Trailblazer... My man… Right now you’re basically standing in line at the buffet, staring at the shrimp cocktail, whispering to yourself: “Why doesn’t the shrimp notice me? Why does shrimp look tastier for Chad over there?” Meanwhile Chad is already back for round two, plate piled high, because Chad didn’t stand around negotiating shrimp’s priorities—he just grabbed a plate.
Except... You never ask to be her priority. That’s like asking the nightclub bouncer: “Sir, could you please respect my inner value and let me in?” The bouncer doesn’t care. He cares if you look like you belong inside.
You keep talking about “gambits.” Gambits are like learning magic tricks to impress your friends. Sure, the first time you pull a rabbit out of a hat, everyone claps. By the third time, they’re yawning and asking if you’ve got Wi-Fi.

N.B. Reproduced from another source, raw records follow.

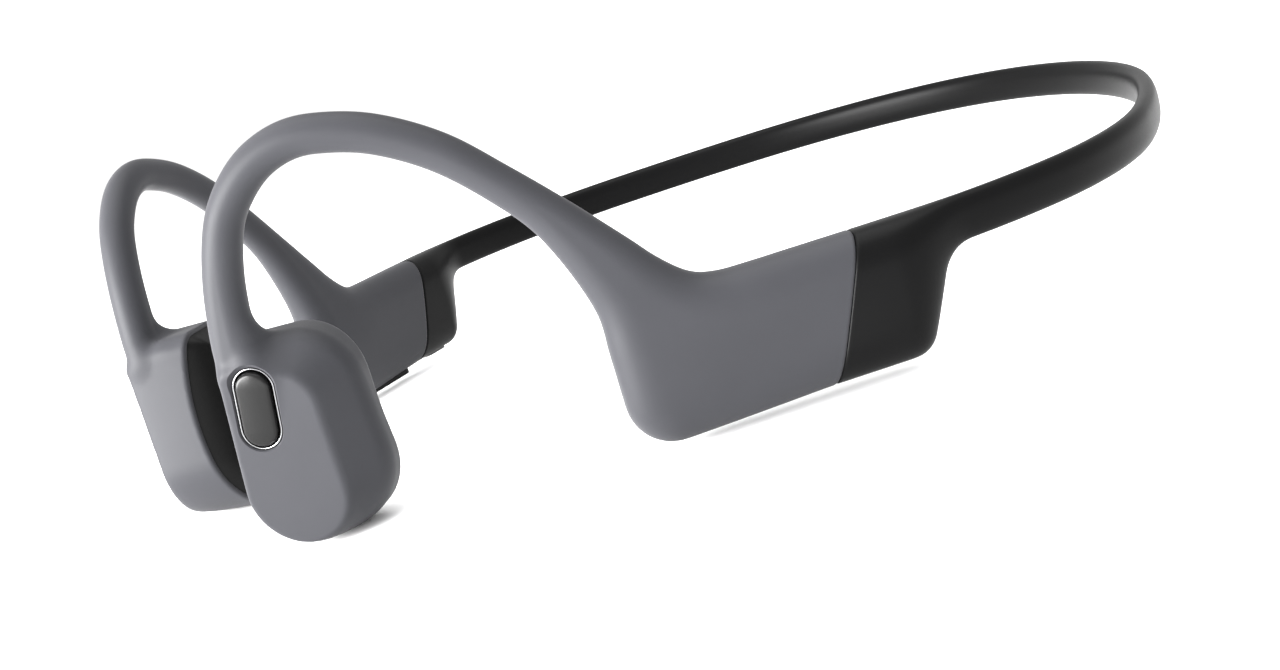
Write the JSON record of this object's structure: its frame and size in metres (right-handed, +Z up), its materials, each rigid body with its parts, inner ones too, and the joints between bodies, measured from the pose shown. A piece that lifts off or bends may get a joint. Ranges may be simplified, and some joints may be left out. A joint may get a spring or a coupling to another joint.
{
  "type": "bone conduction headphones",
  "caption": "Open-ear headphones with a slim rear band, grey ear hooks and housings, and angled transducer pods that rest on the cheekbones.",
  "frame": {"origin": "on the table under the middle of the bounding box, with the headphones resting on their pods and housings", "axes": "+Z up, the wearer faces -Y, the wearer's left is +X, the rear band is at +Y"},
  "size_m": [0.1298, 0.154, 0.0476],
  "materials": {
    "grey_skin": "soft-touch matte silicone",
    "black_skin": "satin black silicone",
    "pad_rubber": "matte black silicone",
    "button_gloss": "polished black",
    "bright_metal": "bright",
    "titanium": "drawn wire",
    "iron": "plated iron",
    "magnet_nickel": "nickel plated",
    "copper": "enamelled copper wire",
    "board": "solder mask",
    "chip": "moulded package",
    "cell_foil": "laminate foil",
    "frame_plastic": "moulded",
    "gold": "gold plated",
    "clear_plastic": "frosted",
    "lead_jacket": "thin jacket"
  },
  "bodies": {
    "neckband": {"neckband_skin": "black_skin", "neckband_core_wire": "titanium", "neckband_signal_lead": "lead_jacket"},
    "left_arm": {"left_rear_cover": "black_skin", "left_ear_hook_skin": "grey_skin", "left_hook_core_wire": "titanium", "left_hook_lead": "lead_jacket", "left_housing_frame": "frame_plastic", "left_pod_shell": "grey_skin", "left_contact_pad": "pad_rubber", "left_pod_seal": "pad_rubber", "left_transducer_yoke": "iron", "left_transducer_magnet": "magnet_nickel", "left_magnet_top_plate": "iron", "left_voice_coil": "copper", "left_spring_plate": "bright_metal", "left_microphone": "bright_metal", "battery_cell": "cell_foil", "battery_protection_board": "board", "button_bezel": "bright_metal", "button_switch": "bright_metal", "button_board": "board"},
    "right_arm": {"right_rear_cover": "black_skin", "right_ear_hook_skin": "grey_skin", "right_hook_core_wire": "titanium", "right_hook_lead": "lead_jacket", "right_housing_frame": "frame_plastic", "right_pod_shell": "grey_skin", "right_contact_pad": "pad_rubber", "right_pod_seal": "pad_rubber", "right_transducer_yoke": "iron", "right_transducer_magnet": "magnet_nickel", "right_magnet_top_plate": "iron", "right_voice_coil": "copper", "right_spring_plate": "bright_metal", "right_microphone": "bright_metal", "main_board": "board", "radio_shield_can": "bright_metal", "memory_chip": "chip", "antenna": "gold", "volume_strip": "black_skin", "volume_up_switch": "bright_metal", "volume_down_switch": "bright_metal", "charging_port": "frame_plastic", "charging_pin_front": "gold", "charging_pin_rear": "gold", "charging_magnet": "magnet_nickel", "status_light_pipe": "clear_plastic"},
    "multifunction_button": {"multifunction_button": "button_gloss"},
    "volume_up": {"volume_up_button": "button_gloss"},
    "volume_down": {"volume_down_button": "button_gloss"}
  },
  "joints": [
    {"name": "left_arm_flex", "type": "hinge", "parent": "neckband", "child": "left_arm", "pos_m": [0.06114, -0.00181, 0.0154], "axis": [0, 0, 1], "range_deg": [-3, 12], "stiffness_Nm_per_rad": 0.3},
    {"name": "right_arm_flex", "type": "hinge", "parent": "neckband", "child": "right_arm", "pos_m": [-0.06114, -0.00181, 0.0154], "axis": [0, 0, -1], "range_deg": [-3, 12], "stiffness_Nm_per_rad": 0.3},
    {"name": "multifunction_press", "type": "slide", "parent": "left_arm", "child": "multifunction_button", "axis": [-0.7071, 0.7071, 0], "range_m": [0, 0.00035], "stiffness_N_per_m": 900},
    {"name": "volume_up_press", "type": "slide", "parent": "right_arm", "child": "volume_up", "axis": [0, 0, 1], "range_m": [0, 0.0003], "stiffness_N_per_m": 900},
    {"name": "volume_down_press", "type": "slide", "parent": "right_arm", "child": "volume_down", "axis": [0, 0, 1], "range_m": [0, 0.0003], "stiffness_N_per_m": 900}
  ]
}
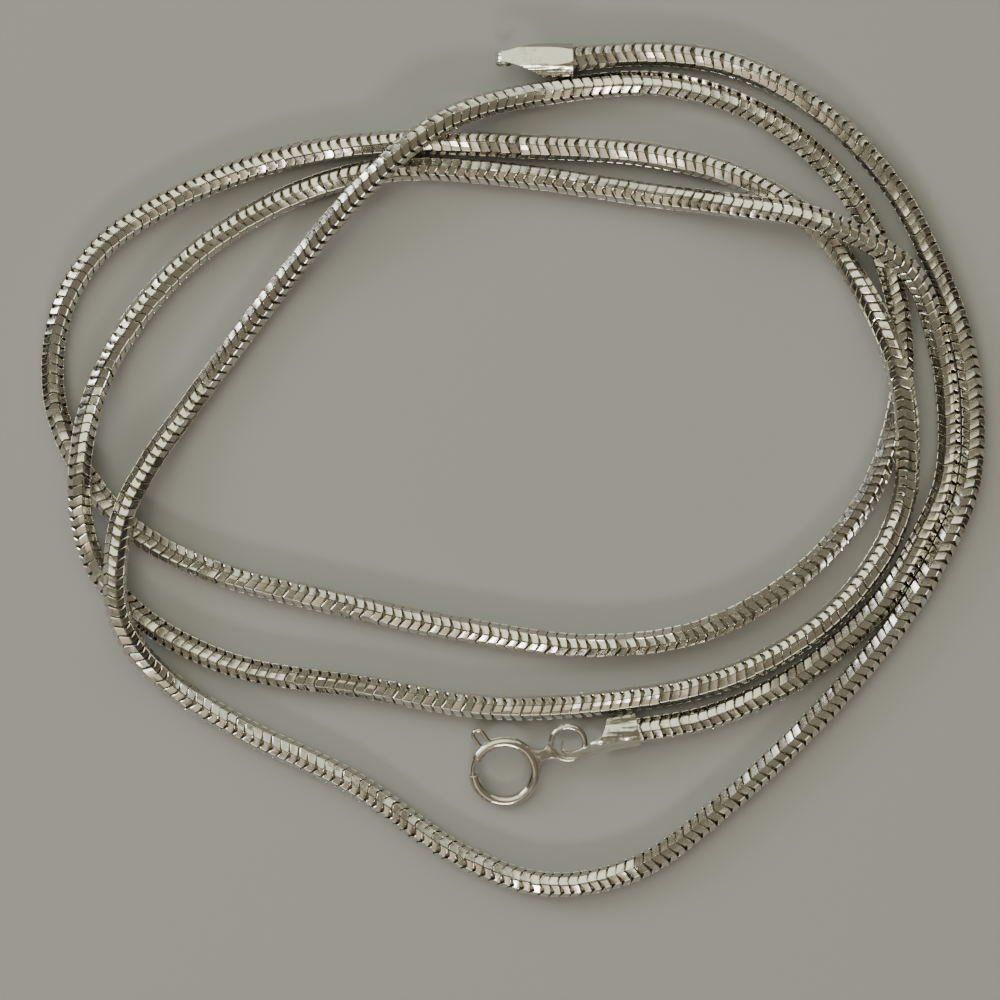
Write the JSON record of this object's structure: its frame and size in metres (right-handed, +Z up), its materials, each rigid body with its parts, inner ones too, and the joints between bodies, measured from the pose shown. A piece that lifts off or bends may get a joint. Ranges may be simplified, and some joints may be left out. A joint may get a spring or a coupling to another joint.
{
  "type": "snake chain necklace",
  "caption": "Round snake chain necklace lying in a loose coil, with a stamped cap on each end and a spring ring clasp whose bolt draws back.",
  "frame": {"origin": "centre of the coil's bounding box, on the surface that the chain lies on", "axes": "+X to the right as seen from above, +Y away from the clasp side, +Z up from the surface"},
  "size_m": [0.0754, 0.0683, 0.004],
  "materials": {
    "chain_silver": "polished sterling silver, darker between the links",
    "cap_silver": "polished sterling silver sheet",
    "clasp_silver": "polished sterling silver tube",
    "bolt_silver": "polished sterling silver wire"
  },
  "bodies": {
    "necklace": {"chain": "chain_silver", "tail_cap": "cap_silver", "clasp_cap": "cap_silver", "clasp_ring": "clasp_silver"},
    "bolt": {"clasp_bolt": "bolt_silver"}
  },
  "joints": [
    {"name": "bolt_slide", "type": "hinge", "parent": "necklace", "child": "bolt", "pos_m": [-0.00072, -0.02427, 0.00097], "axis": [0, 0.2079, -0.9781], "range_deg": [0, 40], "stiffness_Nm_per_rad": 0.001, "springref_deg": -17.19}
  ]
}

So, look. Let me be very frank with you. It sounds like you’re worried that unless you’re her number one, then you’re a nobody. And that tells me the real issue: this isn’t about women at all, is it, Trailblazer. It’s about you needing to feel chosen.
You don’t become a woman’s priority by standing there with your bowl out, hoping she ladles you some affection. That’s scraps, and scraps never taste good. What actually works is when you’re already living like a full-course meal—busy, glowing, full of flavour—and she thinks, “Damn, how do I get a seat at his table?”

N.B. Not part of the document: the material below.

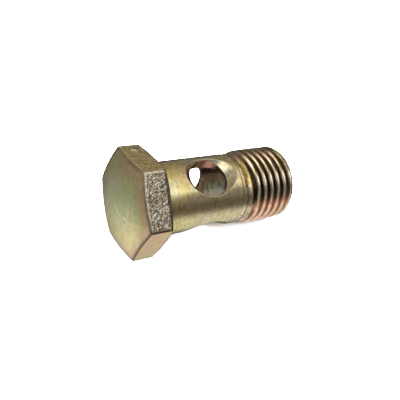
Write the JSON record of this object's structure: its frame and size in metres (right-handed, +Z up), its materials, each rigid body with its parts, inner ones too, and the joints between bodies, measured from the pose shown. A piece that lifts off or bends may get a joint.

Sure. Validation feels like oxygen right now. It's a drop of water in the desert. But it's actually poison. Because the more you chase it, the less it shows up. Women can smell approval-hunting like dogs smell fear. You have to flip it around and make your own life rich enough that you are the prize, and suddenly she’s the one rearranging plans to get a piece of your time.
It’s not about begging for priority. It’s about being so centred, so lit up in your own lane, that she naturally re-prioritizes herself around you. That’s the fun paradox—you stop asking, and that’s when it happens. But for that to happen, you've also got to have the self-respect to walk away if you don't feel it.

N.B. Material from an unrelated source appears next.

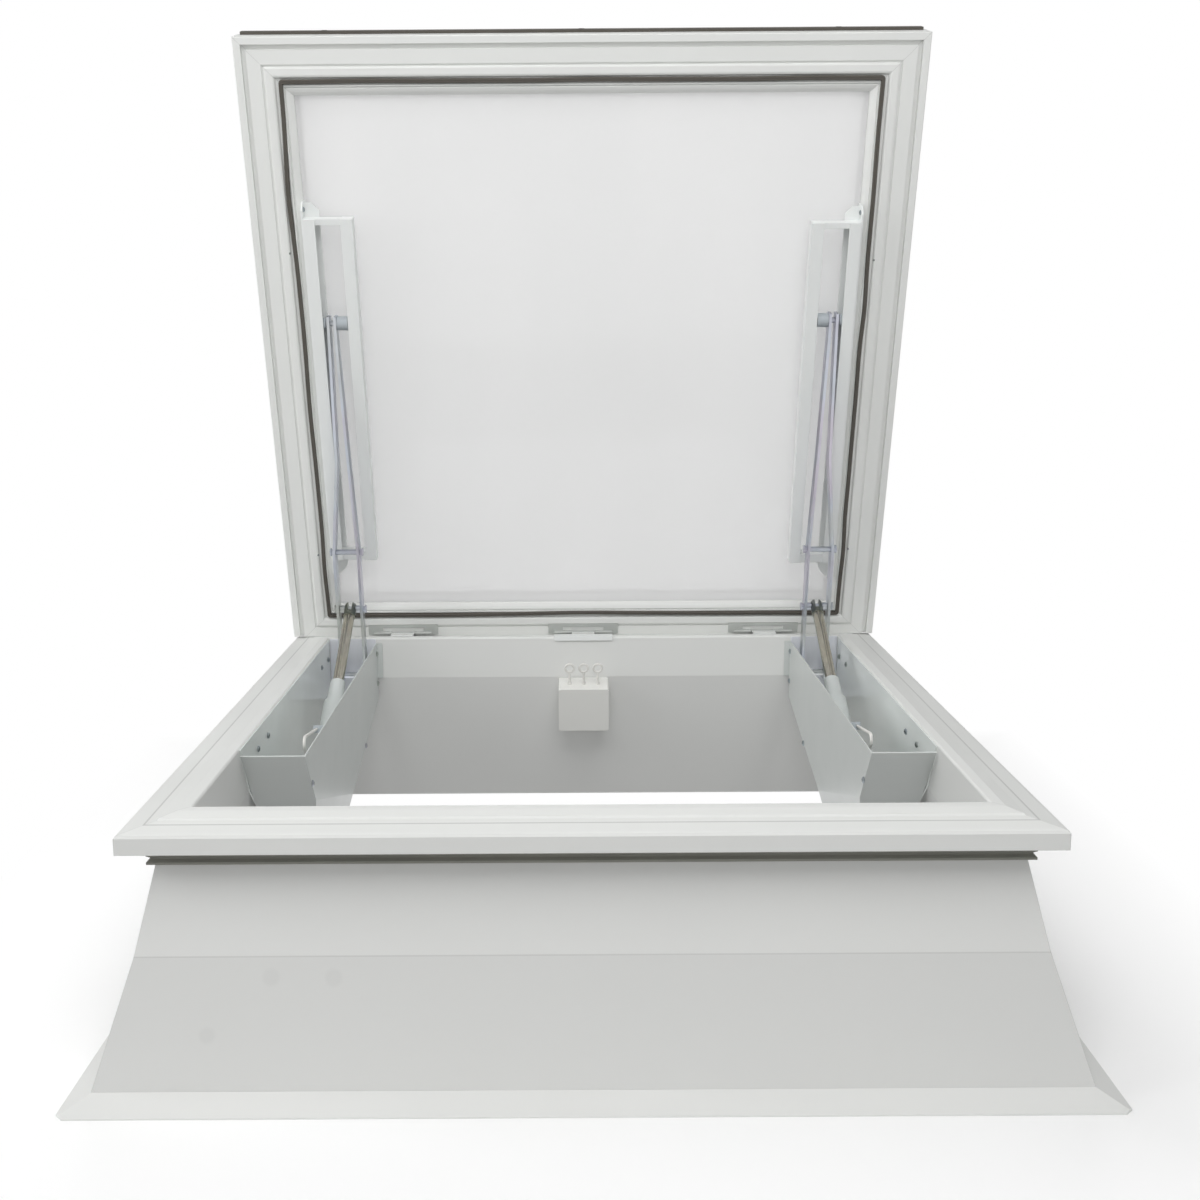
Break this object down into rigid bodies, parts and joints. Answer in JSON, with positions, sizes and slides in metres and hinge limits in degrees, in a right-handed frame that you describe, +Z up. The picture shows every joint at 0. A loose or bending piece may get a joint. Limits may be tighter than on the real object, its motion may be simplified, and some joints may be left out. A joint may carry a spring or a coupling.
{
  "type": "opening roof window",
  "caption": "Flat-roof window on a sloped upstand, its glazed sash raised on hinges by spindle drives, arm pairs and guide rails.",
  "frame": {"origin": "middle of the underside of the base flange", "axes": "+Z up, +X along the hinges, +Y from the free edge toward the hinges"},
  "size_m": [1.294, 1.294, 1.4311],
  "materials": {
    "box_plastic": "white plastic",
    "bracket_zinc": "zinc plated",
    "cable_white": "white cable sheath",
    "clear_glass": "clear pane",
    "curb_pvc": "smooth white rigid PVC",
    "frame_pvc": "satin white PVC profile",
    "gasket_rubber": "dark brown rubber gasket",
    "grey_plastic": "grey polyamide",
    "hinge_steel": "grey coated steel",
    "housing_white": "white coated sheet",
    "opal_glass": "diffusing pane",
    "rail_white": "white powder coat",
    "sash_pvc": "satin white PVC profile",
    "seal_rubber": "grey-green rubber seal",
    "sleeve_plastic": "pale grey plastic",
    "spacer_alu": "mill finish",
    "tube_steel": "drawn stainless tube",
    "zinc_steel": "zinc plated"
  },
  "bodies": {
    "root": {"arms_inner": "zinc_steel", "arms_outer": "zinc_steel", "base_flange": "curb_pvc", "bead_free": "sash_pvc", "bead_hinge_side": "sash_pvc", "bead_left": "sash_pvc", "bead_right": "sash_pvc", "box_leads": "cable_white", "clevis_pins": "zinc_steel", "clevis_spacers": "zinc_steel", "cross_pins": "zinc_steel", "curb_wall_front": "curb_pvc", "curb_wall_hinge_side": "curb_pvc", "curb_wall_left": "curb_pvc", "curb_wall_right": "curb_pvc", "drip_edge": "gasket_rubber", "drive_bodies": "sleeve_plastic", "drive_clevises": "zinc_steel", "drive_leads": "cable_white", "drive_tubes": "tube_steel", "foot_brackets": "bracket_zinc", "foot_pins": "zinc_steel", "frame_front": "frame_pvc", "frame_hinge_side": "frame_pvc", "frame_left": "frame_pvc", "frame_right": "frame_pvc", "frame_seal": "seal_rubber", "guide_end_bars": "rail_white", "guide_inner_bars": "rail_white", "guide_outer_bars": "rail_white", "hinge_frame_leaves": "rail_white", "hinge_pins": "hinge_steel", "hinge_sash_leaves": "hinge_steel", "housing_covers": "housing_white", "housing_wall_plates": "housing_white", "inner_pane": "clear_glass", "junction_box": "box_plastic", "junction_box_lid": "box_plastic", "lead_clips": "grey_plastic", "outer_pane": "opal_glass", "pane_spacer": "spacer_alu", "pivot_brackets": "bracket_zinc", "pivot_pins": "zinc_steel", "roller_bushes": "grey_plastic", "roller_pins": "zinc_steel", "roller_wheels": "grey_plastic", "sash_gasket": "gasket_rubber", "sash_rail_free": "sash_pvc", "sash_rail_hinge_side": "sash_pvc", "sash_stile_left": "sash_pvc", "sash_stile_right": "sash_pvc"}
  },
  "joints": []
}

And I've got some bad new for you right now... Most have to hit rock bottom before they get there. And then, just as they give up, suddenly women swarm all over them. But you've got one leg up on all those losers. You've got this forum of Don Juans and Casanovas rooting for you and aching to help you.
So read this very carefully—and what most of the others in this thread already said with other words: women don’t crush on guys because they mastered the “cold read gambit” or perfected the “tantric touch routine.” They crush on guys who walk into the room like they’re already the main course.
So stop asking how to be her priority. Be the guy whose presence makes her re-prioritize all by herself. Your most important question isn't how to be her prio. It's how do I become a self-accomplished man? Or ask us, we might have some pointers too. But to answer your question with one short sentence: You start focussing more on your own mission, and that mission cannot getting validation from anyone but yourself.
With that said. If you're in this more for the validation than sex, you better start reading Zan Perrion. But I warn you, he eats shrimps for breakfast, cuz he knows how to peel them!